#### [Requirement]
Return only the lines running from the line that holds "point = shown.matrix_world" to the line that holds "in imported if", including both.

#### [Material for this task]
____

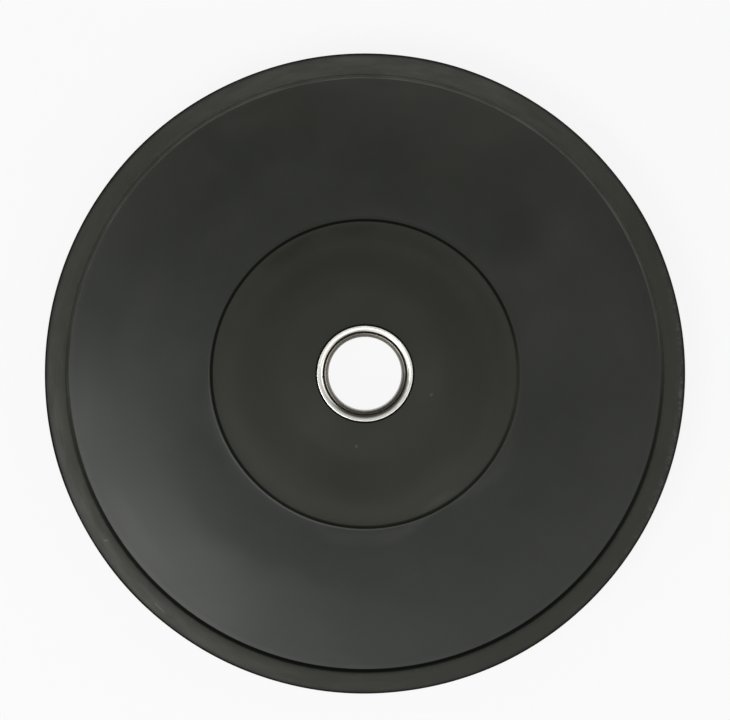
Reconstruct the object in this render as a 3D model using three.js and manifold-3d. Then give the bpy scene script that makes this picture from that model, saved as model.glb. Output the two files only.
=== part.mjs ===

____

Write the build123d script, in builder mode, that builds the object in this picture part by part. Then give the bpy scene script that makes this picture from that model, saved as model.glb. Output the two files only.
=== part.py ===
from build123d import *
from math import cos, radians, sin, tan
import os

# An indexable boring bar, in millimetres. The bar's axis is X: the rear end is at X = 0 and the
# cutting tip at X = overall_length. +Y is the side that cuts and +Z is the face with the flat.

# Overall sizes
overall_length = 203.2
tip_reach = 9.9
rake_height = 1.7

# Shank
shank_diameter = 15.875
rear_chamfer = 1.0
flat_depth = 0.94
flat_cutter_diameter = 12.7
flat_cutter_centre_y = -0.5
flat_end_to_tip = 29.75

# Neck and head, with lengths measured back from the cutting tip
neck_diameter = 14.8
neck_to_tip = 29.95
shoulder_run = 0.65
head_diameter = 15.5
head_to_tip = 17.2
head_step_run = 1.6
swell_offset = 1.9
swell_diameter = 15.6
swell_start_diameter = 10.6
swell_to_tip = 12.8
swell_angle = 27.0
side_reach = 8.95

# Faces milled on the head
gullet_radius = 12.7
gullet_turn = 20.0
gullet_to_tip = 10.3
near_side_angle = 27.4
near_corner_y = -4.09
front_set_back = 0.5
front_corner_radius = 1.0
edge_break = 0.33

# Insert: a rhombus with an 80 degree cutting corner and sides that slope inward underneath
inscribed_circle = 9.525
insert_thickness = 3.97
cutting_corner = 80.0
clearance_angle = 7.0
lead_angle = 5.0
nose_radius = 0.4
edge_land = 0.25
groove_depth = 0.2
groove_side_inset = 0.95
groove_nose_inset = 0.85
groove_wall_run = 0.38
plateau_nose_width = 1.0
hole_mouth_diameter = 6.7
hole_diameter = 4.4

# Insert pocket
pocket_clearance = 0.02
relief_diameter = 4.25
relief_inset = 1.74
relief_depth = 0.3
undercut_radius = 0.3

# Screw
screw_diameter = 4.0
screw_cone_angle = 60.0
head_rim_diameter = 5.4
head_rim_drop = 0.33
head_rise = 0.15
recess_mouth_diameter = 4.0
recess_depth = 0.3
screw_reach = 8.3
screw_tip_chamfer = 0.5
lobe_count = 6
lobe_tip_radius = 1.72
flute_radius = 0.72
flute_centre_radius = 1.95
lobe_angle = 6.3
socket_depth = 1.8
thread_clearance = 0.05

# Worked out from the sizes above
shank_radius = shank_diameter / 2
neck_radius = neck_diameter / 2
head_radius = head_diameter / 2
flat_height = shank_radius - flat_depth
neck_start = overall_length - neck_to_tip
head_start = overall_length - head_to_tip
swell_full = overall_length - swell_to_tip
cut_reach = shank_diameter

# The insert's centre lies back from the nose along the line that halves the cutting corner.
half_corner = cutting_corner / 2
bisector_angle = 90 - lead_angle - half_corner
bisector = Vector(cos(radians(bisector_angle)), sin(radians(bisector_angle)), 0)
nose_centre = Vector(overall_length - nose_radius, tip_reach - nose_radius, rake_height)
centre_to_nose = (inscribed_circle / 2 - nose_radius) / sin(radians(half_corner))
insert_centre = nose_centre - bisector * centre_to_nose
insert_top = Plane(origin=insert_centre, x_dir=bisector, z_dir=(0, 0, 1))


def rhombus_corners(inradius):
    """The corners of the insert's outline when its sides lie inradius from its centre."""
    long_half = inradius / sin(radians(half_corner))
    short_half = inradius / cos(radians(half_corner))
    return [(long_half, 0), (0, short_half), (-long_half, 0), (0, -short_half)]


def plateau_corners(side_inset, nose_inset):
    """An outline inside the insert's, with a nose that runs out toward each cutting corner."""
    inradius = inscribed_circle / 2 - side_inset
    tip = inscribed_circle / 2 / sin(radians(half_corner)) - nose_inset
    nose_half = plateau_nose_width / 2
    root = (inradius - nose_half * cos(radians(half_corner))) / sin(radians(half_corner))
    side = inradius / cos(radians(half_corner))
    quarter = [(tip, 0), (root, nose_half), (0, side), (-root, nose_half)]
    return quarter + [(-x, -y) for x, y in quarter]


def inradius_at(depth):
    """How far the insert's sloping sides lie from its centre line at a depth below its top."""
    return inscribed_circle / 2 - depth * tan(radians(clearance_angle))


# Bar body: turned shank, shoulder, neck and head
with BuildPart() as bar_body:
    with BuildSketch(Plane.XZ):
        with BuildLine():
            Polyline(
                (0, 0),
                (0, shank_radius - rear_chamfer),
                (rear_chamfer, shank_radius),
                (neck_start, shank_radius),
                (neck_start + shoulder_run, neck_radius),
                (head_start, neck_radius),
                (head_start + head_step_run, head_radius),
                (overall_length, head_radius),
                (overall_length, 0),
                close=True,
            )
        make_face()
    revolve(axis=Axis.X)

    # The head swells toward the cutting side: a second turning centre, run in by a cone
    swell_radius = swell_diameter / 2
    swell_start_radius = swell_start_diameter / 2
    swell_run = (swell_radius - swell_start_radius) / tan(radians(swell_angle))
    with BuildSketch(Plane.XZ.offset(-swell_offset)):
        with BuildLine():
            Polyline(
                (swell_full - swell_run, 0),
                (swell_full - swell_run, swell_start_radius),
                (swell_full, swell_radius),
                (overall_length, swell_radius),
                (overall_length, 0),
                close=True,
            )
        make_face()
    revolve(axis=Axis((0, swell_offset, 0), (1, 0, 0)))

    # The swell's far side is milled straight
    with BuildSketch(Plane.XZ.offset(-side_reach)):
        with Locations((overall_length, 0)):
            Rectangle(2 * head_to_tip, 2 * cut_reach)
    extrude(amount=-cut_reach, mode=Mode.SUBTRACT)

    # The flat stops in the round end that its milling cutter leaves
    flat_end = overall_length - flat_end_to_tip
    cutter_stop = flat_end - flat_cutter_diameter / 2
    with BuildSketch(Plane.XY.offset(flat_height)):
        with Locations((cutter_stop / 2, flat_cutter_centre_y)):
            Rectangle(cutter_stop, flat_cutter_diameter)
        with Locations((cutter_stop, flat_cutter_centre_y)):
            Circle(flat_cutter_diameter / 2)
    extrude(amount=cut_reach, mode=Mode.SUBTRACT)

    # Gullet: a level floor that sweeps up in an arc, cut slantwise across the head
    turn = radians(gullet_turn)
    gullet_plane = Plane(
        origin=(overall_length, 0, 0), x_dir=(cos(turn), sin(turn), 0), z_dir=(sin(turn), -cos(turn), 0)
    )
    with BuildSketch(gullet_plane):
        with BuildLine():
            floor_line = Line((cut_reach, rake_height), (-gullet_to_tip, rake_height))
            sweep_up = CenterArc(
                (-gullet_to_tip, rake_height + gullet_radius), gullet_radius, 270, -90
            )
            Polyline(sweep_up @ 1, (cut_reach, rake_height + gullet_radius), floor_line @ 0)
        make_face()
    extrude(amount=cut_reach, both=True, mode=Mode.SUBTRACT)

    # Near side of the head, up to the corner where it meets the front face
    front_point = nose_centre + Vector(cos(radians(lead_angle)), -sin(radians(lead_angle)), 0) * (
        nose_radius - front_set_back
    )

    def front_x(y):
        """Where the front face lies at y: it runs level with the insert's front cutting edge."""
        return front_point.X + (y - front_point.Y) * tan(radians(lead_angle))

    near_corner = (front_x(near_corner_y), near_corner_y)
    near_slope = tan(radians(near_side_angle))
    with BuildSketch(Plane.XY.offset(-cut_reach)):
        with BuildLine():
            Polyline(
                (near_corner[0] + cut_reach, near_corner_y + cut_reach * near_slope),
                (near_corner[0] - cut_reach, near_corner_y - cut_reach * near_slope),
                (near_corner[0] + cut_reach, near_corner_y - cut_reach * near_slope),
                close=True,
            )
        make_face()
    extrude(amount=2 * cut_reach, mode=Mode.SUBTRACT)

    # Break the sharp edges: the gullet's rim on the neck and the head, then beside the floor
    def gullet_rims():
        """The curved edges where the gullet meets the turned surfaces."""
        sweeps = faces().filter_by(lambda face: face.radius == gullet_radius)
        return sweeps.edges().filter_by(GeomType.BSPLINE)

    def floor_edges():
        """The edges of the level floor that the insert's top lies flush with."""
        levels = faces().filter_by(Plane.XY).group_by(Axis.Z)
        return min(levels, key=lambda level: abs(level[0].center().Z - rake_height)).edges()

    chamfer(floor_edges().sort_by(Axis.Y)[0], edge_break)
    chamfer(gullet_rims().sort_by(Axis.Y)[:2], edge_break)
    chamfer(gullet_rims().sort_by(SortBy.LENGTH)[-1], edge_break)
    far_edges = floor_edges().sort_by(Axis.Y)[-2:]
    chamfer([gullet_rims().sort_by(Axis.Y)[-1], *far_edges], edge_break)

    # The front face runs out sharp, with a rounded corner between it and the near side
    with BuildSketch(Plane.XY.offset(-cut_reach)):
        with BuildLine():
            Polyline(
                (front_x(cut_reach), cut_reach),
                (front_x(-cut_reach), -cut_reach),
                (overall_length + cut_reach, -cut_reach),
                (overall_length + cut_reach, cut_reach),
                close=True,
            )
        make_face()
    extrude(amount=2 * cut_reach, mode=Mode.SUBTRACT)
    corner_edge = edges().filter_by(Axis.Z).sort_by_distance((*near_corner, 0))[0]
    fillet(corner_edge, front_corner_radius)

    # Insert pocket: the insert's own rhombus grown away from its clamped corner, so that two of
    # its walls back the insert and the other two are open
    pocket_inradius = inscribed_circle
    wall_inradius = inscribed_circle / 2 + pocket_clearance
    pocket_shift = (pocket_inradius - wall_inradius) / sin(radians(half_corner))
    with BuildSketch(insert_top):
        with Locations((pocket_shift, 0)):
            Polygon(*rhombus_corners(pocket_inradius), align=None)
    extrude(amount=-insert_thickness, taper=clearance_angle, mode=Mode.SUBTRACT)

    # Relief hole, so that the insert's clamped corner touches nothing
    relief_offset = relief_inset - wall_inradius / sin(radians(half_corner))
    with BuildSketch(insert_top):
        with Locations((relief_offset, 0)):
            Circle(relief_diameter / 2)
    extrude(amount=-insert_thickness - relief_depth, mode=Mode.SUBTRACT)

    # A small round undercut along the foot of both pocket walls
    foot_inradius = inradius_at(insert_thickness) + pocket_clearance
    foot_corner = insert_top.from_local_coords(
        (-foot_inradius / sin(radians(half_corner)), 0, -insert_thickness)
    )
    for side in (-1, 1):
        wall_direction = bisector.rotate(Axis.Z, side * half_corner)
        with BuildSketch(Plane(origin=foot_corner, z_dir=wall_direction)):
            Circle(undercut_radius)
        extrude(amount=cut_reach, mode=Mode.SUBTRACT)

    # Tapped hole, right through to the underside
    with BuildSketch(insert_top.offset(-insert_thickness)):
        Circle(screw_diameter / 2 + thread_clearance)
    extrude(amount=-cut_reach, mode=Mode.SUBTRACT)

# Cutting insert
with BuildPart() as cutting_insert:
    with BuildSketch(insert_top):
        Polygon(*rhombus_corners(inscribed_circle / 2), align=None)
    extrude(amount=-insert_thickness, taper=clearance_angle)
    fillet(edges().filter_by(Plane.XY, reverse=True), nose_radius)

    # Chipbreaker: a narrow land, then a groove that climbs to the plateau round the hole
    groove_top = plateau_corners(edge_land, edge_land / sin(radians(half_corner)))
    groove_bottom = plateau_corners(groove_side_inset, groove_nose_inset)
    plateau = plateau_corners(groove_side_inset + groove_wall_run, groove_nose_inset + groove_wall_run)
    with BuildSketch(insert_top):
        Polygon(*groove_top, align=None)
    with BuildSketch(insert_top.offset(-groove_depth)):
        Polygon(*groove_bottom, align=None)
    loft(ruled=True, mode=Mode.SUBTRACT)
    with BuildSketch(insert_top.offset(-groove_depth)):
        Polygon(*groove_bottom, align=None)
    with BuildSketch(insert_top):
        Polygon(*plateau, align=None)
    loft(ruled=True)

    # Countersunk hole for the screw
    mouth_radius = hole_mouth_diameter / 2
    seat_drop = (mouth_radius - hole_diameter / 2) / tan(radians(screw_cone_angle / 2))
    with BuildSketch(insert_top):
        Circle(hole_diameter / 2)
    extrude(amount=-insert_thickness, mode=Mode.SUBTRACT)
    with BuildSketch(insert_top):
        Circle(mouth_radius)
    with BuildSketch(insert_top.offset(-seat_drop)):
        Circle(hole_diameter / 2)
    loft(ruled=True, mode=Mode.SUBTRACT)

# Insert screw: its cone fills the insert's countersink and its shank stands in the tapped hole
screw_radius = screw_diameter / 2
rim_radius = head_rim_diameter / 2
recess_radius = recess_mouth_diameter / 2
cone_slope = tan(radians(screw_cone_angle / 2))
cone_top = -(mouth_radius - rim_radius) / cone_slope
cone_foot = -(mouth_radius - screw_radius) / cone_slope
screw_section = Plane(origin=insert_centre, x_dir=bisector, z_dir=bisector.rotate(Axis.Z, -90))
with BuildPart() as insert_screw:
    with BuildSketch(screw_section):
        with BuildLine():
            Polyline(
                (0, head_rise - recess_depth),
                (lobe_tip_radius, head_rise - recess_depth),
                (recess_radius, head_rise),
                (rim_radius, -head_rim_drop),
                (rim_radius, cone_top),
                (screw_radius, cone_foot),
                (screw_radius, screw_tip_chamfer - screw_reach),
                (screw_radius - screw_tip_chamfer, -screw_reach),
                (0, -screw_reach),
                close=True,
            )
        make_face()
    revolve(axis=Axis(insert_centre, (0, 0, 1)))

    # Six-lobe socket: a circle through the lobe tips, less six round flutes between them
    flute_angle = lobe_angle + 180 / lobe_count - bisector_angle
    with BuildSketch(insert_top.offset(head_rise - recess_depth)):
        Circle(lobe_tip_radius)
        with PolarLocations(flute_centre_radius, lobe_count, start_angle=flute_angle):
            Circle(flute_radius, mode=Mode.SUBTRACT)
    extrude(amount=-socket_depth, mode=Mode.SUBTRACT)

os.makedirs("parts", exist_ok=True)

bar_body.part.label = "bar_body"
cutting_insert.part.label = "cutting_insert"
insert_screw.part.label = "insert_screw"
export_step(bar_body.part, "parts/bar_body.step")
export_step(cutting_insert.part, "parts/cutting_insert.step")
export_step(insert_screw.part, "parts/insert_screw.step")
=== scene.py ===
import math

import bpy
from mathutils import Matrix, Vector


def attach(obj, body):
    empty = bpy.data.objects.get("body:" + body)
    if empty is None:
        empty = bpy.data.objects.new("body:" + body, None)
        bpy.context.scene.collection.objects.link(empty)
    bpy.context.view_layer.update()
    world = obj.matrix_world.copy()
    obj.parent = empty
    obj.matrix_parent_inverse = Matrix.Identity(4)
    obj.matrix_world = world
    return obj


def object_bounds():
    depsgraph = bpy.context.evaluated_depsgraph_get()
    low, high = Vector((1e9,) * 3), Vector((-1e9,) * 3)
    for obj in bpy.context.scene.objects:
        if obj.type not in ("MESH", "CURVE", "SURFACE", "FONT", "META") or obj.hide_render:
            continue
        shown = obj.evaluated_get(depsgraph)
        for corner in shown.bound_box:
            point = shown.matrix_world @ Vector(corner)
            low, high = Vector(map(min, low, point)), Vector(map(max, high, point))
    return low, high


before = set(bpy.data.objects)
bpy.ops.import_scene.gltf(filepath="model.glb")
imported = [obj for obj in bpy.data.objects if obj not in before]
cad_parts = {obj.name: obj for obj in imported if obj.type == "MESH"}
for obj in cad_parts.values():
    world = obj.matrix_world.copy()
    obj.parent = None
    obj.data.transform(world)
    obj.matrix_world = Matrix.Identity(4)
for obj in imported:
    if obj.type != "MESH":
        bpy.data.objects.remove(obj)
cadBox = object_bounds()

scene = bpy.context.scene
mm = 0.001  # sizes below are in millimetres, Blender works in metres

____

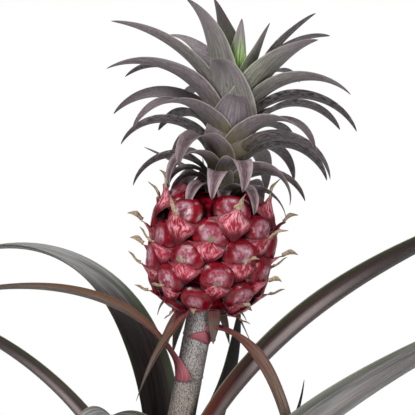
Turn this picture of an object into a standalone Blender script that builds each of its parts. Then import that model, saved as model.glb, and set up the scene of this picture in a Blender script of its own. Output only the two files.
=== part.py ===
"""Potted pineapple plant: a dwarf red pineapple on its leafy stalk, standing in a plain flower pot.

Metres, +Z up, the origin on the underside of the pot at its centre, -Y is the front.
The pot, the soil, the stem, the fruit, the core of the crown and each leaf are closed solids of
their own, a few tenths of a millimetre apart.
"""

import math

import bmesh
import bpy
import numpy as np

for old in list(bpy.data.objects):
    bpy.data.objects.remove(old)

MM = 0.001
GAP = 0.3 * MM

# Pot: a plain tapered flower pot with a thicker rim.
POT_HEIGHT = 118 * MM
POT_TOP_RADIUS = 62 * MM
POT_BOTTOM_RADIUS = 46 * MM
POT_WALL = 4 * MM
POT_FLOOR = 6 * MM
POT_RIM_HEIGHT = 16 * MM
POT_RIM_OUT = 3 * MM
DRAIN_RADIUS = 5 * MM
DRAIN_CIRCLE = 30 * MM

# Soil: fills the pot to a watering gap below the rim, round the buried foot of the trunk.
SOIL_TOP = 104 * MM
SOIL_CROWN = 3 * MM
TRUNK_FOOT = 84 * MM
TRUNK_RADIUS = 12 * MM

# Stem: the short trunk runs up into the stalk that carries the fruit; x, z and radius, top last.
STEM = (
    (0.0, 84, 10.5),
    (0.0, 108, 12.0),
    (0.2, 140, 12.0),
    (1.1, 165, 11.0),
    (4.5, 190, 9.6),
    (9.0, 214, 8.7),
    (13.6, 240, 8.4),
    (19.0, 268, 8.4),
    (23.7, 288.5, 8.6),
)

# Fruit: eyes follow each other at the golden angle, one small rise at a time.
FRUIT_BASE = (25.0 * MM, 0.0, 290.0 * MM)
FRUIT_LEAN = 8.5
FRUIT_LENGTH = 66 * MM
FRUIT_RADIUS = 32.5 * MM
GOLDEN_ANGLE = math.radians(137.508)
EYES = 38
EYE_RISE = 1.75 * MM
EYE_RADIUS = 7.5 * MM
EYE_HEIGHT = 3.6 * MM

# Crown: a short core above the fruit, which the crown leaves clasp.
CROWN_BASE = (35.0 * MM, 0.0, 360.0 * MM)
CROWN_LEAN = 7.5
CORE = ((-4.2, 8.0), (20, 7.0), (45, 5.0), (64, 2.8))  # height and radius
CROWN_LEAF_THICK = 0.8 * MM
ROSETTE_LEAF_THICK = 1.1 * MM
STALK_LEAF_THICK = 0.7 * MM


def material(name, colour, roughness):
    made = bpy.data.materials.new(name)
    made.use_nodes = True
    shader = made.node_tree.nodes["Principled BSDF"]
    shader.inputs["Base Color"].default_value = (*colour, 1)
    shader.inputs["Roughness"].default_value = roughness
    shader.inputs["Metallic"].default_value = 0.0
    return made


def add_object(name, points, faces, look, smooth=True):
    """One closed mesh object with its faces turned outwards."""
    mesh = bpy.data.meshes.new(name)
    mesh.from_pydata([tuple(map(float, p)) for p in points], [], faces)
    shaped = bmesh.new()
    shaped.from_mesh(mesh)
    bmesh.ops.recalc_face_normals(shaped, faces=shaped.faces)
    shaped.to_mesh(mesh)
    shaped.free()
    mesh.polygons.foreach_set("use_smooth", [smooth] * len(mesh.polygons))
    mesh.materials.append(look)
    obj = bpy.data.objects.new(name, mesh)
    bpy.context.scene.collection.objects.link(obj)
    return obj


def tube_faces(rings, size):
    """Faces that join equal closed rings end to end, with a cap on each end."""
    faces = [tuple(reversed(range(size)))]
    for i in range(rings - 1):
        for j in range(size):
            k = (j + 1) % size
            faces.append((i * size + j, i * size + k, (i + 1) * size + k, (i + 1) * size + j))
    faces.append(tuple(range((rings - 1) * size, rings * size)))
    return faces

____

#### [Worked answer]
            point = shown.matrix_world @ Vector(corner)
            low, high = Vector(map(min, low, point)), Vector(map(max, high, point))
    return low, high


before = set(bpy.data.objects)
bpy.ops.import_scene.gltf(filepath="model.glb")
imported = [obj for obj in bpy.data.objects if obj not in before]
cad_parts = {obj.name: obj for obj in imported if obj.type == "MESH"}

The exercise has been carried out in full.